16. Acter de la diversité des créatifs

Les créateurs ont certainement besoin de plus de diversité dans leurs effectifs. Les créatifs sont, eux, extrêmement divers. Il importe plus de les reconnaître comme tels que de chercher à en faire rentrer davantage dans les carrières pensées pour eux par le système actuel. L’aménagement d’un statut fiscal et social souple permettra à un plus grand nombre d’entre eux de se revendiquer comme tels, augmentant ainsi la porosité entre amateurs et professionnel – si tant est que ces termes continuent de signifier quelque chose dans l’économie de 2020.

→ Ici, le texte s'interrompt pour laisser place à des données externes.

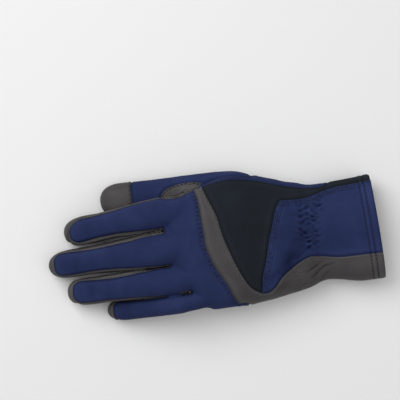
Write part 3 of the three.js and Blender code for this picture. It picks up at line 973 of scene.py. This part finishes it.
@dataclass(frozen=True)
class Slit:
    """The leather between two fingers: sizes in millimetres, and shades.

    Along a slit everything is full up to full_to and then fades, over long_fade beside the index finger and
    short_fade beside the others. long_low and short_low are how far under the middle the shade goes down.
    depth is the sunk line along its middle, shade the painted shade along it, and root_shade the extra
    painted shade at its root.
    room is how far the leather beside it puffs out, and rim how far from a sewn seam all this begins.
    """

    full_to: float = 18.0
    long_fade: float = 50.0
    short_fade: float = 16.0
    long_low: float = 9.0
    short_low: float = 3.0
    depth: float = 2.4
    depth_reach: float = 1.8
    depth_rise: float = 2.0
    shade: float = 1.4
    shade_reach: float = 2.8
    shade_rise: float = 1.5
    root_shade: float = 0.6
    root_reach: float = 20.0
    room: float = 2.4
    room_from: float = 0.2
    room_reach: float = 3.8
    room_rise: float = 4.5
    room_at: float = 34.0
    room_run: float = 32.0
    rim: float = 1.1


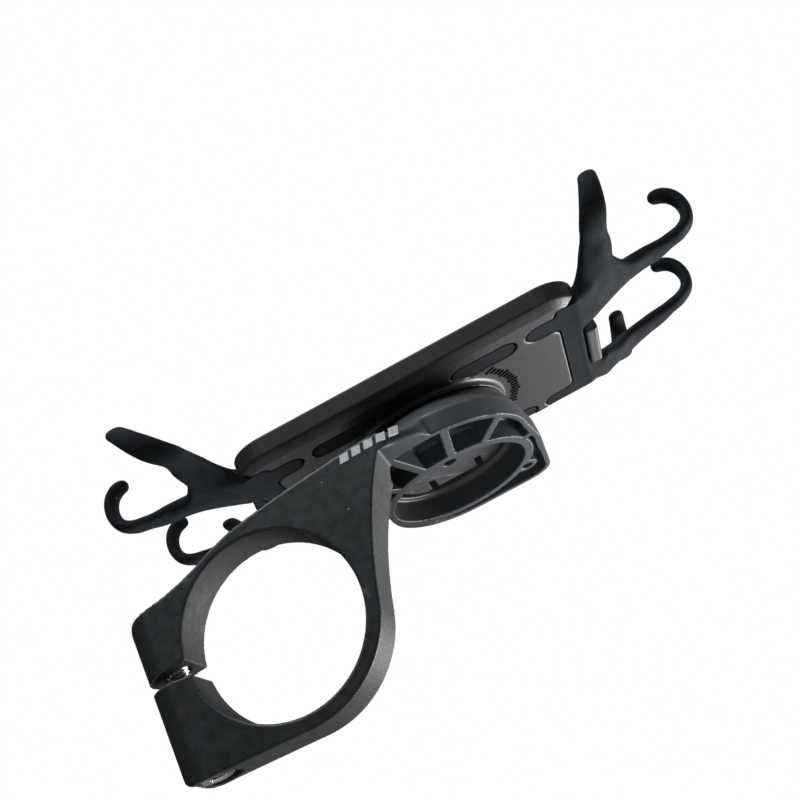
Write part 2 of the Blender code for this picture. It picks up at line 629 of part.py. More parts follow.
def strap(name, side_x, side_y, made_of):
    """Corner strap: one finger over the phone's long side, and one over its end."""
    under = PHONE_BACK_Z - FINGER_THICKNESS / 2 - GAP
    crossing = hook(PHONE_SIDES[side_y])
    rise = crossing[-1][1] - crossing[0][1]
    lean = [SIDE_LEAN[side_x] * ((z - crossing[0][1]) / rise) ** 0.7 for _, z in crossing]
    start = TRUNKS[side_y][0][2] - 0.0050
    out = SIDE_FINGER_X[side_y]
    to_side = [(out, start, under), (out, start + 0.0040, under)]
    to_side += [(out + shift, y, z) for (y, z), shift in zip(crossing, lean)]
    line = END_FINGERS[side_y]
    to_end = [(x, y, under) for x, y in line[:-1]]
    to_end += [(x, across_at(line, x), z) for x, z in hook(PHONE_HALF_LENGTH)]
    side_widths = [FINGER_WIDTH * scale for scale in SIDE_TAPER]
    end_widths = [FINGER_WIDTH * scale for scale in END_TAPER]
    thick = [FINGER_THICKNESS] * len(end_widths)

    def mirrored(points):
        return [(HEAD_X + side_x * x, HEAD_Y + side_y * y, z) for x, y, z in points]

    fork = trunk(name, side_x, side_y)
    combine(fork, [sweep("side", mirrored(to_side), side_widths, thick, (1, 0, 0)),
                   sweep("end", mirrored(to_end), end_widths, thick, (0, 1, 0))], "UNION")
    root = (HEAD_X + side_x * STRAP_ROOT_X, HEAD_Y + side_y * SLOT_Y[side_y], STRAP_BOTTOM_Z)
    return origin_at(finish(fork, made_of, 40), root)


# ---------------------------------------------------------------- small screws

def screw(name, at, top, length, made_of):
    """Cheese-head screw with a hexagon key, pointing down from its head."""
    under = top - SCREW_HEAD_HEIGHT
    made = cylinder(name, at, SCREW_HEAD_RADIUS, under, top, 24)
    combine(made, [cylinder("shank", at, SCREW_RADIUS, top - length, top - 0.0004, 16)], "UNION")
    key = cylinder("key", at, 0.0009, top - 0.0006, top + 0.001, 6)
    return finish(combine(made, [key], "DIFFERENCE"), made_of)


def build():
    clear_scene()
    nylon = material("black_nylon", (0.022, 0.024, 0.026), 0.42)
    shell = material("carrier_plastic", (0.040, 0.036, 0.042), 0.50)
    puck = material("puck_plastic", (0.060, 0.060, 0.064), 0.45)
    silicone = material("silicone", (0.020, 0.023, 0.025), 0.55)
    foam = material("cushion_rubber", (0.028, 0.029, 0.031), 0.80)
    steel = material("bright_steel", (0.62, 0.62, 0.63), 0.28, 1.0)
    zinc = material("dark_zinc", (0.30, 0.30, 0.31), 0.38, 1.0)

    bracket(nylon)
    clamp_bolt(steel)
    clamp_washer(steel)
    clamp_nut(zinc)
    lock_puck(puck)
    back_shell(shell)
    front_panel(shell)
    front_cushion(foam)
    silicone_core(silicone)
    for number, at in enumerate(four_ways(*PANEL_SCREWS), 1):
        screw(f"panel_screw_{number}", at, SHELL_TOP_Z, 0.0045, zinc)
    for number, at in enumerate(four_ways(PUCK_SCREWS, PUCK_SCREWS), 1):
        screw(f"puck_screw_{number}", at, PLATE_BACK_Z + PLATE_THICKNESS, 0.0080, zinc)
    names = {(1, -1): "front_near", (1, 1): "front_far", (-1, -1): "rear_near", (-1, 1): "rear_far"}
    for (side_x, side_y), place_name in names.items():
        strap(f"strap_{place_name}", side_x, side_y, silicone)


build()
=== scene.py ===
"""Looks of a bicycle phone mount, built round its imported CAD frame. Metres, +Z up."""
import json
import math

import bmesh
import bpy
import numpy as np
from mathutils import Matrix, Vector
from mathutils.bvhtree import BVHTree


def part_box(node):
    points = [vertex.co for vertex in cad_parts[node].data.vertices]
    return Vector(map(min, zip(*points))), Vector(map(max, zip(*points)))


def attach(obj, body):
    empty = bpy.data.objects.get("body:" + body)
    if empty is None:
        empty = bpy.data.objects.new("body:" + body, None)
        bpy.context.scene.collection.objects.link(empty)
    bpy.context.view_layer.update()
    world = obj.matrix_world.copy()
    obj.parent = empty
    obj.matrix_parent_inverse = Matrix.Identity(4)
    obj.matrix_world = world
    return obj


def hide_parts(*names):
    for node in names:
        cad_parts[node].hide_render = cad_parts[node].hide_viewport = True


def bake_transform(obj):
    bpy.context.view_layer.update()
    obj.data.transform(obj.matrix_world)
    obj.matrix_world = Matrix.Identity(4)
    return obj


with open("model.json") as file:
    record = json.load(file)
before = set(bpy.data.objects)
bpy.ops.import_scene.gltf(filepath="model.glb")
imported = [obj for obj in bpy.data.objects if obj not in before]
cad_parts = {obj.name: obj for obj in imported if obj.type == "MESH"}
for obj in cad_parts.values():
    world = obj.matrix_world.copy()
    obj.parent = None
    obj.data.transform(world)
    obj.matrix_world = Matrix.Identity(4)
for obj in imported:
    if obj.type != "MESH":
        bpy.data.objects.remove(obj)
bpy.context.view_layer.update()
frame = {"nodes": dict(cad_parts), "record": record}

# ---------------------------------------------------------------- sizes

JOINTS = {joint["name"]: joint for joint in frame["record"]["behaviour"]["joints"]}
HEAD_X, HEAD_Y = JOINTS["carrier_twist"]["pos_m"][:2]
BOLT_X, BOLT_Y = JOINTS["bolt_turn"]["pos_m"][:2]
PLATE_BACK_Z = 0.0354                # outer face of the phone plate
PLATE_BEVEL_Z = 0.0360               # on the bevel, where the plate's shine starts to fall
PLATE_SIDE_Z = 0.0368                # past the bevel, on the plate's side wall
TURNTABLE_RADIUS = 0.0178
FLARE_RADIUS = 0.0013                # hollow fillet between turntable and plate
BORE_RADIUS = 0.0177                 # just past the surface that grips the handlebar

# Grid of each fused skin, and the share of its triangles that is kept.
BRACKET_VOXEL, BRACKET_KEPT = 0.00028, 0.35
SHELL_VOXEL, SHELL_KEPT = 0.00026, 0.35
PUCK_VOXEL, PUCK_KEPT = 0.00018, 0.5
CUSHION_VOXEL, CUSHION_KEPT = 0.00030, 0.6
STRAP_VOXEL = 0.00040
SILICONE_VOXEL, SILICONE_KEPT = 0.00030, 0.45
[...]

17. Acter de la diversité des moyens de production

Tout comme l’état ne décide plus quelle voiture on doit fabriquer, mais doit garantir l’avènement d’une offre industrielle, l’état ne doit plus choisir de quel instrument je dois jouer, mais doit m’aider à le choisir, l’inventer, le pratiquer et à comprendre comment valoriser le travail artistique que je peux fournir grâce à cet outil qu’est l’instrument.

18. Cultiver la diversité des publics

On l’aura compris, cette histoire de diversité m’a titillé, et je me permets d’inverser carrément le protocole en disant ceci : pour penser la diversité, il ne faut pas chercher la diversité dans les artistes, mais dans les publics touchés. Commençons par lancer une étude sur la représentativité des publics dans l’offre artistique des Conservatoires.

19. Nommer un créatif non-fonctionnaire au sein du comité ministériel

Je serais bien candidat moi-même, mais j’ai peur d’être trop cher.

Romain

Comme d’habitude, les articles d’actualité de ce blog n’engagent que le staff Vlad, et non les artistes avec lesquels nous travaillons. Mais certains sont d’accord.